-- LISTED RECORDS --
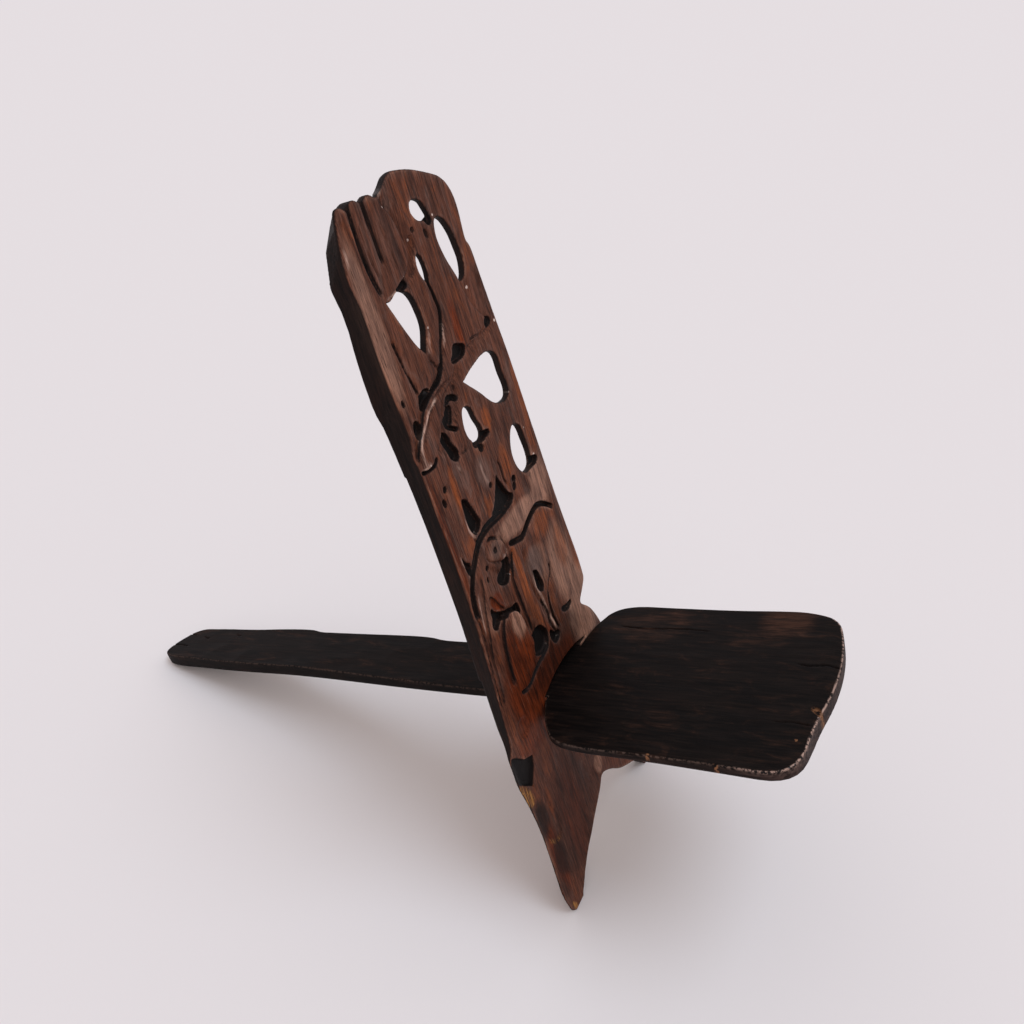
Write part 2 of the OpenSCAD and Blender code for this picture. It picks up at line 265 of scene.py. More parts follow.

==

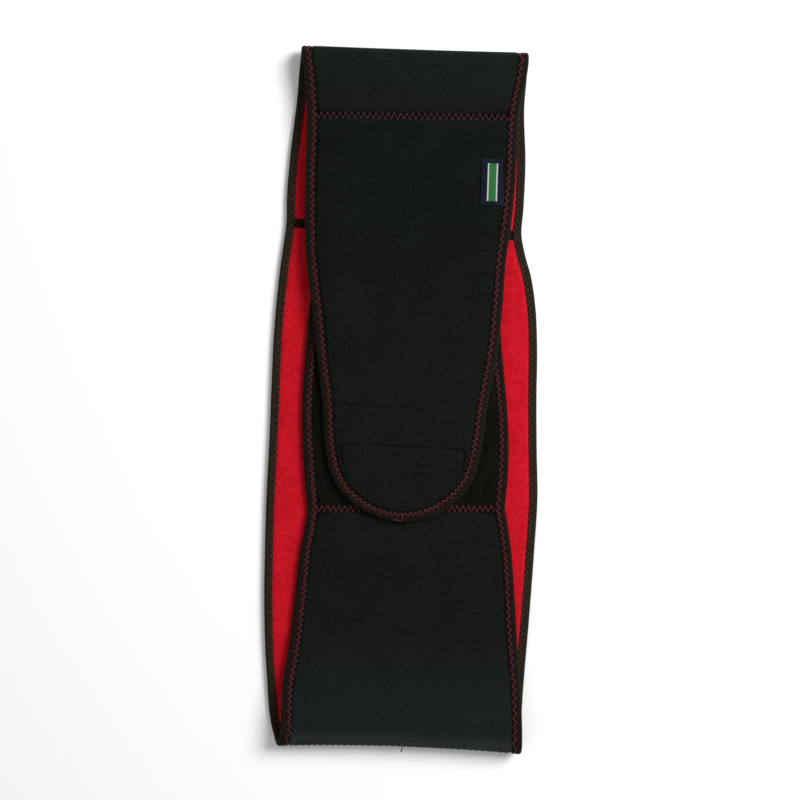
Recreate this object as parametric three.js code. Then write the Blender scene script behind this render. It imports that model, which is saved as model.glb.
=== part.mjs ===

==

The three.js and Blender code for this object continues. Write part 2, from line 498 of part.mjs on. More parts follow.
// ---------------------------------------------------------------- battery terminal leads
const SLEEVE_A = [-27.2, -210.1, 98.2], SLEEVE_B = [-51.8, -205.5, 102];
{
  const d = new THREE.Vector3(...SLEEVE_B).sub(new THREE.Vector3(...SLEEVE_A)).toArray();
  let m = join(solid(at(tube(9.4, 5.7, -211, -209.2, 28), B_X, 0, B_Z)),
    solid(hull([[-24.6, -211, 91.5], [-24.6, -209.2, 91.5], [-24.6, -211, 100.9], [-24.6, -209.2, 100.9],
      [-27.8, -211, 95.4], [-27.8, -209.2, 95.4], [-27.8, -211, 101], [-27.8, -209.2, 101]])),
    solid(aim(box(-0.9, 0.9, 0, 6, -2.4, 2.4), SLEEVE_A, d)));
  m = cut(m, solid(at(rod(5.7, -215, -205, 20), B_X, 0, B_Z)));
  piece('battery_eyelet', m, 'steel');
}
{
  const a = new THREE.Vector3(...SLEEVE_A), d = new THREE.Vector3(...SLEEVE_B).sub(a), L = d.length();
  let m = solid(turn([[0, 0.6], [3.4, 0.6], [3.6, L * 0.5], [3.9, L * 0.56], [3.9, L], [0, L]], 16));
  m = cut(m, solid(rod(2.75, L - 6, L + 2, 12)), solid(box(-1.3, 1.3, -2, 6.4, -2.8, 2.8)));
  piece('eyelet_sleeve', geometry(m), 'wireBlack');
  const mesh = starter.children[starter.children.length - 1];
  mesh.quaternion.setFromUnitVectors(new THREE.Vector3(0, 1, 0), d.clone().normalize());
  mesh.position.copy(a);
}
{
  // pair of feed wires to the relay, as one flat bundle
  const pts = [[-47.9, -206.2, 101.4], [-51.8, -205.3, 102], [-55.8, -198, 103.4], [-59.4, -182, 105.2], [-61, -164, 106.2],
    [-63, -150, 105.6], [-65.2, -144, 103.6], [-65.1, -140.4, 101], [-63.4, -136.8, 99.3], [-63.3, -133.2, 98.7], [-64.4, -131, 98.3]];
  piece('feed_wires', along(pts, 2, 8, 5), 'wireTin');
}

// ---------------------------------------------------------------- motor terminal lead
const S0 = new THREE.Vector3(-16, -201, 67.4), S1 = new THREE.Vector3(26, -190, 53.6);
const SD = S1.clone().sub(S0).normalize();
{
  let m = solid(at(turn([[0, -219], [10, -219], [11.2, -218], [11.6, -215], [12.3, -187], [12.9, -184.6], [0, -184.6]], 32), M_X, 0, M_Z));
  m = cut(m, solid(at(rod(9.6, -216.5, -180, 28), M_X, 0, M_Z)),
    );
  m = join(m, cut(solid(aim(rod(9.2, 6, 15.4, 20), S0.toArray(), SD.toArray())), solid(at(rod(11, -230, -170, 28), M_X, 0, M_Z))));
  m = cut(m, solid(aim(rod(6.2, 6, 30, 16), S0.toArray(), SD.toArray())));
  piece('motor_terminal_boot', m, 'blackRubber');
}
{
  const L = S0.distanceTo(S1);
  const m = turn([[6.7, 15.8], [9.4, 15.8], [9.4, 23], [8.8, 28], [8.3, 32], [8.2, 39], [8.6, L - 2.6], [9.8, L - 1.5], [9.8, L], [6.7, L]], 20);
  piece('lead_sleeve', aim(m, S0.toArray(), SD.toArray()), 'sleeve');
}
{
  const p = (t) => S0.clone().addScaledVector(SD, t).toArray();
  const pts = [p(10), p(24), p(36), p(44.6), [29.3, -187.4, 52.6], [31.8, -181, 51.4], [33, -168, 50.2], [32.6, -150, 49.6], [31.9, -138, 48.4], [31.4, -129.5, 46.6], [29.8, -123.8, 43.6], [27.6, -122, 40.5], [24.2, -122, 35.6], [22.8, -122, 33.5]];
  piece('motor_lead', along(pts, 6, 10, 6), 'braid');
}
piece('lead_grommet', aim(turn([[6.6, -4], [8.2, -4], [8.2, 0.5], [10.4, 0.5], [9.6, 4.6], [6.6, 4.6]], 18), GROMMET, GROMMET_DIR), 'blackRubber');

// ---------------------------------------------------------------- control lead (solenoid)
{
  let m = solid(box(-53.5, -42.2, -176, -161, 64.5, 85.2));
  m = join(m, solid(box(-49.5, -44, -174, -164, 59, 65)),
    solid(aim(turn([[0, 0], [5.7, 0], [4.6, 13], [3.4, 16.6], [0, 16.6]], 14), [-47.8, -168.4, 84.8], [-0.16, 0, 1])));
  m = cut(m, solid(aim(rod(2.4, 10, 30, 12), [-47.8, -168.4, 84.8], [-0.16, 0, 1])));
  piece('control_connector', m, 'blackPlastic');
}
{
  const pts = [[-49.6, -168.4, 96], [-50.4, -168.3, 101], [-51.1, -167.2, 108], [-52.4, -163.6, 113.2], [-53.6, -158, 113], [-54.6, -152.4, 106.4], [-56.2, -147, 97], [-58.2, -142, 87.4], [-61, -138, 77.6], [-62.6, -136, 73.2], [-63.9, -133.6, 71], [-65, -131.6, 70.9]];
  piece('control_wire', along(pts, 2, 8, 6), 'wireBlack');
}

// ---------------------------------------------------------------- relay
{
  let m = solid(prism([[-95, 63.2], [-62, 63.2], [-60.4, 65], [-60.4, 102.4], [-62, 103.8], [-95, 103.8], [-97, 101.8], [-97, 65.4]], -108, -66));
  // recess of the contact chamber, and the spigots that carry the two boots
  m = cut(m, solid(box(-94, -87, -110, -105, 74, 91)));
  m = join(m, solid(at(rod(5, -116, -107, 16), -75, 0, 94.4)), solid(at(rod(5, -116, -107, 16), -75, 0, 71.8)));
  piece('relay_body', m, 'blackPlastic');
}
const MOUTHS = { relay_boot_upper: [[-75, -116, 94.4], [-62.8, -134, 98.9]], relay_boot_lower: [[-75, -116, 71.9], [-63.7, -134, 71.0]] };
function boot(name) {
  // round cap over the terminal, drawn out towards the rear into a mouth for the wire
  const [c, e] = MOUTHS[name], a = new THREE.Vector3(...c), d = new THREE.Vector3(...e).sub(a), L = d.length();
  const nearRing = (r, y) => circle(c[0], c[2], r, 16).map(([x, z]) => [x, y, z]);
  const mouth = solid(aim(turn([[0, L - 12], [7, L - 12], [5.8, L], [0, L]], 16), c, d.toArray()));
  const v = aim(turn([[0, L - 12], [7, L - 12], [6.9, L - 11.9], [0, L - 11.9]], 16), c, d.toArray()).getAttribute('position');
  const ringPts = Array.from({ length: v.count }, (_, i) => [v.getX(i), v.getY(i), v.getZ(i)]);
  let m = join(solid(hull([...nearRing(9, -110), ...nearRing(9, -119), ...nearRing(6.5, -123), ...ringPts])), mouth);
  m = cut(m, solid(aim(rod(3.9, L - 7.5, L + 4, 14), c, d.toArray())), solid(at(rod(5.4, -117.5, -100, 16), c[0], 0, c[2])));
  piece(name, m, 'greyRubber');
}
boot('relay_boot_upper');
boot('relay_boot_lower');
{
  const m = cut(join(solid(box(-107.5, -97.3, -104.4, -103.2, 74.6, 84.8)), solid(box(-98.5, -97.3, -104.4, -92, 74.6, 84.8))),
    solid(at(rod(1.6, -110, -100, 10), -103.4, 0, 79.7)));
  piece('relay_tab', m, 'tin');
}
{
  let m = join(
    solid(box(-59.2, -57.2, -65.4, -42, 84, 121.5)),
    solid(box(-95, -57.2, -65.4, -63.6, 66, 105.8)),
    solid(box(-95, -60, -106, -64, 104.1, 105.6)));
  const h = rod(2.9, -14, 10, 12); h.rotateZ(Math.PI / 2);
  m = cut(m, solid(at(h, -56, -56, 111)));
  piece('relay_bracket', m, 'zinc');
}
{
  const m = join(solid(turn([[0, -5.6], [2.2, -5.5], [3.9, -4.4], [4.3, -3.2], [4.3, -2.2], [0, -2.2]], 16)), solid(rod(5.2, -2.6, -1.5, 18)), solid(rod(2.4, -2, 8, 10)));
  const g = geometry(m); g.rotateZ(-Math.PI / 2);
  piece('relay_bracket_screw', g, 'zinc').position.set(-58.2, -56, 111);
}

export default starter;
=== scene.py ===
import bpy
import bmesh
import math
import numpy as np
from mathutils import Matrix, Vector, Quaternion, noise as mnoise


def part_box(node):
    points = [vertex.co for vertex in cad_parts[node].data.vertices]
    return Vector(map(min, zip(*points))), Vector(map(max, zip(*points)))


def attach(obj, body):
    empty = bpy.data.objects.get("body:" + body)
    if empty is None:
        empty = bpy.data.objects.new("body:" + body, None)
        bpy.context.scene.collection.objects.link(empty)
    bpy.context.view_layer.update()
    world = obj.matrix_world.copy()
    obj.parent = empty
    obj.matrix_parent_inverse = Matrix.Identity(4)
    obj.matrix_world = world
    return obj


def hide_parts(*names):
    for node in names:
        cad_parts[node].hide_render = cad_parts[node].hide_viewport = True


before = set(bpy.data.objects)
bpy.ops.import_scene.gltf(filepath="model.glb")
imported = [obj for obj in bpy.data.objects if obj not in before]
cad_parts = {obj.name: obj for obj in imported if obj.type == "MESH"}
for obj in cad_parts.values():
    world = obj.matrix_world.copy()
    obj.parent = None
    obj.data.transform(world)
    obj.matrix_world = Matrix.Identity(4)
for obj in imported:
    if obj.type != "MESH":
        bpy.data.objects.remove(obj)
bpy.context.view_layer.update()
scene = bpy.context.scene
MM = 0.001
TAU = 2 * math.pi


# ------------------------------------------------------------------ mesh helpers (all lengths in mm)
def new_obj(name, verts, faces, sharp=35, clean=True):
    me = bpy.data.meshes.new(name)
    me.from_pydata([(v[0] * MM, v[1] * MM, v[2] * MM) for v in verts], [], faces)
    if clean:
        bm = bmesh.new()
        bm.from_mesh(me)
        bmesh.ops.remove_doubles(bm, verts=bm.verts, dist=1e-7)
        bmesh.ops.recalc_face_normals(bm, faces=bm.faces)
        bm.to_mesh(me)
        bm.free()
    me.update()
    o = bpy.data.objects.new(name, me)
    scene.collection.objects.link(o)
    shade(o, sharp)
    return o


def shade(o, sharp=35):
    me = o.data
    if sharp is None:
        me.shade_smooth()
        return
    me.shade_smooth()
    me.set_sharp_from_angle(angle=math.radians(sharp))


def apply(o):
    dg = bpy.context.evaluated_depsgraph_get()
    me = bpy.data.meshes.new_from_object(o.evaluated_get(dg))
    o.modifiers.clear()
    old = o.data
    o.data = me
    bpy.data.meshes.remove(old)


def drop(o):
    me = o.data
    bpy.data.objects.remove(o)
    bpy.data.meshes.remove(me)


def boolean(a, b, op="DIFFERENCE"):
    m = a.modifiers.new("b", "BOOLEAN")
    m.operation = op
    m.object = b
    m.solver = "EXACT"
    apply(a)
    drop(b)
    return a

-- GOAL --
Your task is to quote exactly the lines beginning with the one that contains "solid(rod(2.4, -2, 8, 10)));" and ending with the one that contains "zip(*points))), Vector(map(max, zip(*points)))", with nothing left out or added.

-- WORKED ANSWER --
  const m = join(solid(turn([[0, -5.6], [2.2, -5.5], [3.9, -4.4], [4.3, -3.2], [4.3, -2.2], [0, -2.2]], 16)), solid(rod(5.2, -2.6, -1.5, 18)), solid(rod(2.4, -2, 8, 10)));
  const g = geometry(m); g.rotateZ(-Math.PI / 2);
  piece('relay_bracket_screw', g, 'zinc').position.set(-58.2, -56, 111);
}

export default starter;
=== scene.py ===
import bpy
import bmesh
import math
import numpy as np
from mathutils import Matrix, Vector, Quaternion, noise as mnoise


def part_box(node):
    points = [vertex.co for vertex in cad_parts[node].data.vertices]
    return Vector(map(min, zip(*points))), Vector(map(max, zip(*points)))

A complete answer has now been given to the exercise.